| Task description |
Your output is the line containing "Describe how this" plus all lines after it to the end of the records, reproduced exactly, with nothing else.
■ ■ ■ ■ ■ ■ ■
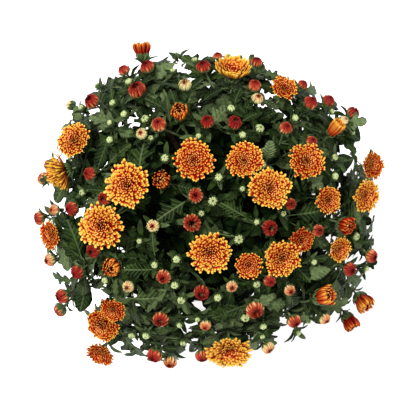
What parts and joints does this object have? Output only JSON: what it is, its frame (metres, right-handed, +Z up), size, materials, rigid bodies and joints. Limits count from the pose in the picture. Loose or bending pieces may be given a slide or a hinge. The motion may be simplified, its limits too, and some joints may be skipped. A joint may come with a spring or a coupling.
{
  "type": "pot chrysanthemum",
  "caption": "Bushy flowering plant in a plain tapered pot, with a dome of lobed leaves, dense double flowers and many buds.",
  "frame": {"origin": "centre of the underside of the pot's foot, on the vertical axis of the pot", "axes": "+Z up along the pot's axis, +Y towards the upper edge of the picture and +X to its right"},
  "size_m": [0.36, 0.3428, 0.3558],
  "materials": {
    "pot": "matte moulded plastic, terracotta brown",
    "soil": "crumbly dark potting soil with bark and peat",
    "foliage": "matte dark green living leaf, stem and bud",
    "petals": "soft golden orange petals with a deep red centre",
    "opening_petals": "soft brick red to orange petals, still cupped"
  },
  "bodies": {
    "root": {"pot": "pot", "soil": "soil", "leafy_stem_01": "foliage", "leafy_stem_02": "foliage", "leafy_stem_03": "foliage", "leafy_stem_04": "foliage", "leafy_stem_05": "foliage", "leafy_stem_06": "foliage", "leafy_stem_07": "foliage", "leafy_stem_08": "foliage", "leafy_stem_09": "foliage", "leafy_stem_10": "foliage", "leafy_stem_11": "foliage", "leafy_stem_12": "foliage", "leafy_stem_13": "foliage", "leafy_stem_14": "foliage", "leafy_stem_15": "foliage", "flower_01": "petals", "flower_02": "petals", "flower_03": "petals", "flower_04": "petals", "flower_05": "petals", "flower_06": "petals", "flower_07": "petals", "flower_08": "petals", "flower_09": "petals", "flower_10": "petals", "flower_11": "petals", "flower_12": "petals", "flower_13": "petals", "flower_14": "petals", "flower_15": "petals", "flower_16": "petals", "flower_17": "petals", "flower_18": "petals", "flower_19": "petals", "flower_20": "petals", "flower_21": "petals", "flower_22": "petals", "flower_23": "petals", "flower_24": "petals", "opening_flower_01": "opening_petals", "opening_flower_02": "opening_petals", "opening_flower_03": "opening_petals", "opening_flower_04": "opening_petals", "opening_flower_05": "opening_petals", "opening_flower_06": "opening_petals", "opening_flower_07": "opening_petals", "opening_flower_08": "opening_petals"}
  },
  "joints": []
}
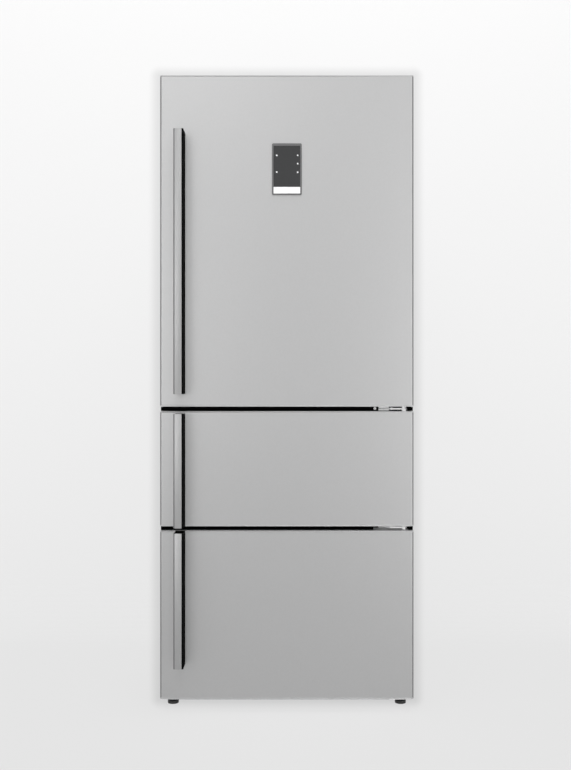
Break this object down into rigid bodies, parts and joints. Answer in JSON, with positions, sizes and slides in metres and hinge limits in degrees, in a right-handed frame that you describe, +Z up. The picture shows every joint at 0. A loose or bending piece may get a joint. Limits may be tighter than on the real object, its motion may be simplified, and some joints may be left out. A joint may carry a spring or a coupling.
{
  "type": "fridge freezer",
  "caption": "Tall fridge freezer with right-hung steel doors one above another, left bar handles, a small display panel and a grey painted cabinet.",
  "frame": {"origin": "middle of the footprint, on the floor", "axes": "+Z up along the height, -Y to the front where the doors are, +X to the right seen from the front, across the width"},
  "size_m": [0.74, 0.772, 1.878],
  "materials": {
    "door_steel": "satin",
    "cabinet_paint": "satin",
    "cap_plastic": "matte",
    "liner_plastic": "gloss",
    "black_plastic": "matte",
    "handle_aluminium": "satin",
    "bezel_plastic": "satin",
    "dark_glass": "gloss",
    "strip_plastic": "gloss",
    "foam": "matte",
    "seal_rubber": "matte",
    "hinge_steel": "satin",
    "screw_steel": "gloss",
    "galvanised": "satin",
    "black_steel": "satin",
    "rail_paint": "satin",
    "clear_glass": "gloss",
    "drawer_plastic": "gloss",
    "duct_plastic": "satin",
    "bare_aluminium": "satin",
    "black_rubber": "matte"
  },
  "bodies": {
    "cabinet": {"outer_wrap": "cabinet_paint", "back_panel": "galvanised", "base_frame": "galvanised", "mullion_rails": "rail_paint", "insulation_foam": "foam", "fridge_liner": "liner_plastic", "chill_liner": "liner_plastic", "freezer_liner": "liner_plastic", "top_hinge": "hinge_steel", "top_hinge_cover": "cap_plastic", "middle_hinges": "hinge_steel", "bottom_hinge": "hinge_steel", "hinge_screws": "screw_steel", "glass_shelves": "clear_glass", "shelf_trims": "duct_plastic", "fridge_air_duct": "duct_plastic", "freezer_air_duct": "duct_plastic", "fan_motor": "black_plastic", "evaporator": "bare_aluminium", "compressor": "black_steel", "compressor_mounts": "black_rubber", "drain_pan": "black_plastic", "condenser": "black_steel", "cord_gland": "black_plastic"},
    "fridge_door": {"fridge_door_skin": "door_steel", "fridge_door_foam": "foam", "fridge_door_panel": "liner_plastic", "fridge_door_caps": "cap_plastic", "fridge_door_gasket": "seal_rubber", "fridge_handle_cover": "handle_aluminium", "fridge_handle_grip": "black_plastic", "display_frame": "bezel_plastic", "display_glass": "dark_glass", "display_strip": "strip_plastic", "balcony_bottle": "drawer_plastic", "balcony_middle": "drawer_plastic", "balcony_upper": "drawer_plastic"},
    "chill_door": {"chill_door_skin": "door_steel", "chill_door_foam": "foam", "chill_door_panel": "liner_plastic", "chill_door_caps": "cap_plastic", "chill_door_gasket": "seal_rubber", "chill_handle_cover": "handle_aluminium", "chill_handle_grip": "black_plastic"},
    "freezer_door": {"freezer_door_skin": "door_steel", "freezer_door_foam": "foam", "freezer_door_panel": "liner_plastic", "freezer_door_caps": "cap_plastic", "freezer_door_gasket": "seal_rubber", "freezer_handle_cover": "handle_aluminium", "freezer_handle_grip": "black_plastic"},
    "crisper": {"crisper_drawer": "drawer_plastic"},
    "chill_box": {"chill_drawer": "drawer_plastic"},
    "freezer_box_upper": {"freezer_drawer_upper": "drawer_plastic"},
    "freezer_box_lower": {"freezer_drawer_lower": "drawer_plastic"},
    "fan": {"fan_blade": "duct_plastic"},
    "foot_left": {"front_foot_left": "black_plastic"},
    "foot_right": {"front_foot_right": "black_plastic"},
    "roller_left": {"rear_roller_left": "black_plastic"},
    "roller_right": {"rear_roller_right": "black_plastic"}
  },
  "joints": [
    {"name": "fridge_door_hinge", "type": "hinge", "parent": "cabinet", "child": "fridge_door", "pos_m": [0.345, -0.298, 1.376], "axis": [0, 0, 1], "range_deg": [0, 130]},
    {"name": "chill_door_hinge", "type": "hinge", "parent": "cabinet", "child": "chill_door", "pos_m": [0.345, -0.298, 0.7115], "axis": [0, 0, 1], "range_deg": [0, 130]},
    {"name": "freezer_door_hinge", "type": "hinge", "parent": "cabinet", "child": "freezer_door", "pos_m": [0.345, -0.298, 0.2855], "axis": [0, 0, 1], "range_deg": [0, 130]},
    {"name": "crisper_slide", "type": "slide", "parent": "cabinet", "child": "crisper", "axis": [0, -1, 0], "range_m": [0, 0.2]},
    {"name": "chill_box_slide", "type": "slide", "parent": "cabinet", "child": "chill_box", "axis": [0, -1, 0], "range_m": [0, 0.2]},
    {"name": "freezer_box_upper_slide", "type": "slide", "parent": "cabinet", "child": "freezer_box_upper", "axis": [0, -1, 0], "range_m": [0, 0.2]},
    {"name": "freezer_box_lower_slide", "type": "slide", "parent": "cabinet", "child": "freezer_box_lower", "axis": [0, -1, 0], "range_m": [0, 0.2]},
    {"name": "fan_spin", "type": "hinge", "parent": "cabinet", "child": "fan", "pos_m": [0, 0.225, 0.448], "axis": [0, 1, 0], "continuous": true},
    {"name": "foot_left_screw", "type": "slide", "parent": "cabinet", "child": "foot_left", "axis": [0, 0, 1], "range_m": [-0.015, 0]},
    {"name": "foot_right_screw", "type": "slide", "parent": "cabinet", "child": "foot_right", "axis": [0, 0, 1], "range_m": [-0.015, 0]},
    {"name": "roller_left_spin", "type": "hinge", "parent": "cabinet", "child": "roller_left", "pos_m": [-0.337, 0.3, 0.013], "axis": [1, 0, 0], "continuous": true},
    {"name": "roller_right_spin", "type": "hinge", "parent": "cabinet", "child": "roller_right", "pos_m": [0.337, 0.3, 0.013], "axis": [1, 0, 0], "continuous": true}
  ],
  "couplings": [
    {"joint": "crisper_slide", "follows": "fridge_door_hinge", "m_per_rad": 0.085},
    {"joint": "chill_box_slide", "follows": "chill_door_hinge", "m_per_rad": 0.085},
    {"joint": "freezer_box_upper_slide", "follows": "freezer_door_hinge", "m_per_rad": 0.085},
    {"joint": "freezer_box_lower_slide", "follows": "freezer_door_hinge", "m_per_rad": 0.085}
  ]
}
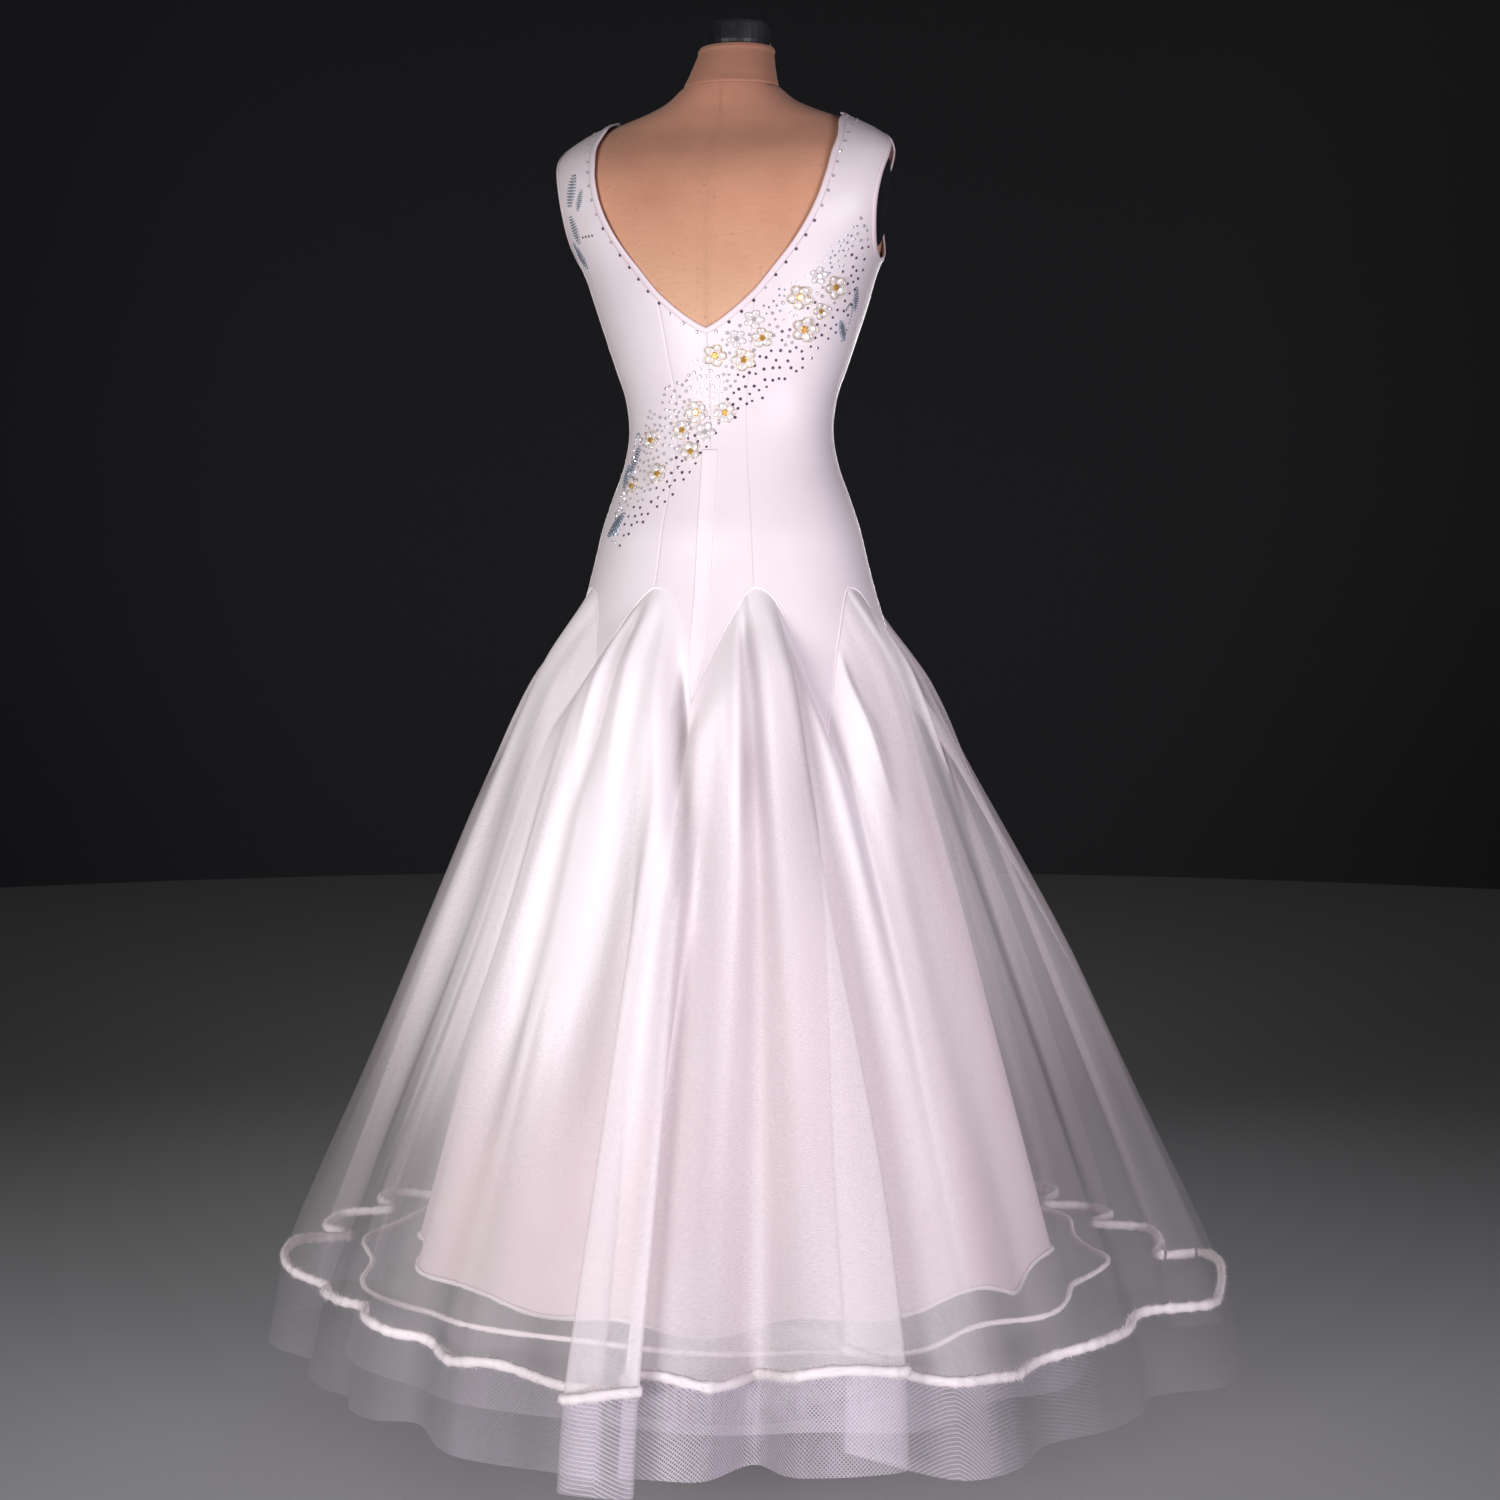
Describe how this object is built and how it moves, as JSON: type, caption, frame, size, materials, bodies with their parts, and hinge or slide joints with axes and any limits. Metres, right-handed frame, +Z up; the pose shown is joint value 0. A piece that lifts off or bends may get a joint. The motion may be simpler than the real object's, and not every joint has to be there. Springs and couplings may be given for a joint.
{
  "type": "ballroom dance dress on a limbless dress form with a stand",
  "caption": "Sleeveless fitted ballroom dance dress with a deep V back, dropped petal waist and full sheer layered skirt, worn by a limbless dress form on a round-based stand.",
  "frame": {"origin": "on the floor, at the centre of the stand's round base, under the pole", "axes": "+Z up; -Y is the way the wearer faces, so the open back faces +Y; -X is the wearer's right"},
  "size_m": [1.128, 1.1106, 1.5813],
  "materials": {
    "satin": "stretch satin with a soft sheen",
    "organza": "sheer crisp organza",
    "horsehair_braid": "open diagonal nylon braid with a slight gloss",
    "lining_cloth": "plain matt lining",
    "form_linen": "plain-weave linen",
    "black_plastic": "polished black",
    "black_steel": "black powder coat",
    "crystal": "foil-backed cut glass stones, sewn or glued on"
  },
  "bodies": {
    "root": {"centre_back_right": "satin", "centre_back_left": "satin", "side_back_right": "satin", "side_back_left": "satin", "front": "satin", "outer_gore_1": "organza", "outer_gore_2": "organza", "outer_gore_3": "organza", "outer_gore_4": "organza", "outer_gore_5": "organza", "outer_gore_6": "organza", "outer_gore_7": "organza", "outer_gore_8": "organza", "outer_hem_braid": "horsehair_braid", "inner_layer_1": "organza", "inner_layer_2": "organza", "inner_layer_3": "organza", "inner_layer_4": "organza", "inner_hem_braid": "horsehair_braid", "lining_1": "lining_cloth", "lining_2": "lining_cloth", "lining_3": "lining_cloth", "lining_4": "lining_cloth", "form_torso": "form_linen", "form_neck": "form_linen", "neck_cap": "black_plastic", "arm_plate_left": "black_plastic", "arm_plate_right": "black_plastic", "stand_pole": "black_steel", "stand_collar": "black_steel", "stand_base": "black_steel"}
  },
  "joints": []
}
■ ■ ■ ■ ■ ■ ■
| The answer |
Describe how this object is built and how it moves, as JSON: type, caption, frame, size, materials, bodies with their parts, and hinge or slide joints with axes and any limits. Metres, right-handed frame, +Z up; the pose shown is joint value 0. A piece that lifts off or bends may get a joint. The motion may be simpler than the real object's, and not every joint has to be there. Springs and couplings may be given for a joint.
{
  "type": "ballroom dance dress on a limbless dress form with a stand",
  "caption": "Sleeveless fitted ballroom dance dress with a deep V back, dropped petal waist and full sheer layered skirt, worn by a limbless dress form on a round-based stand.",
  "frame": {"origin": "on the floor, at the centre of the stand's round base, under the pole", "axes": "+Z up; -Y is the way the wearer faces, so the open back faces +Y; -X is the wearer's right"},
  "size_m": [1.128, 1.1106, 1.5813],
  "materials": {
    "satin": "stretch satin with a soft sheen",
    "organza": "sheer crisp organza",
    "horsehair_braid": "open diagonal nylon braid with a slight gloss",
    "lining_cloth": "plain matt lining",
    "form_linen": "plain-weave linen",
    "black_plastic": "polished black",
    "black_steel": "black powder coat",
    "crystal": "foil-backed cut glass stones, sewn or glued on"
  },
  "bodies": {
    "root": {"centre_back_right": "satin", "centre_back_left": "satin", "side_back_right": "satin", "side_back_left": "satin", "front": "satin", "outer_gore_1": "organza", "outer_gore_2": "organza", "outer_gore_3": "organza", "outer_gore_4": "organza", "outer_gore_5": "organza", "outer_gore_6": "organza", "outer_gore_7": "organza", "outer_gore_8": "organza", "outer_hem_braid": "horsehair_braid", "inner_layer_1": "organza", "inner_layer_2": "organza", "inner_layer_3": "organza", "inner_layer_4": "organza", "inner_hem_braid": "horsehair_braid", "lining_1": "lining_cloth", "lining_2": "lining_cloth", "lining_3": "lining_cloth", "lining_4": "lining_cloth", "form_torso": "form_linen", "form_neck": "form_linen", "neck_cap": "black_plastic", "arm_plate_left": "black_plastic", "arm_plate_right": "black_plastic", "stand_pole": "black_steel", "stand_collar": "black_steel", "stand_base": "black_steel"}
  },
  "joints": []
}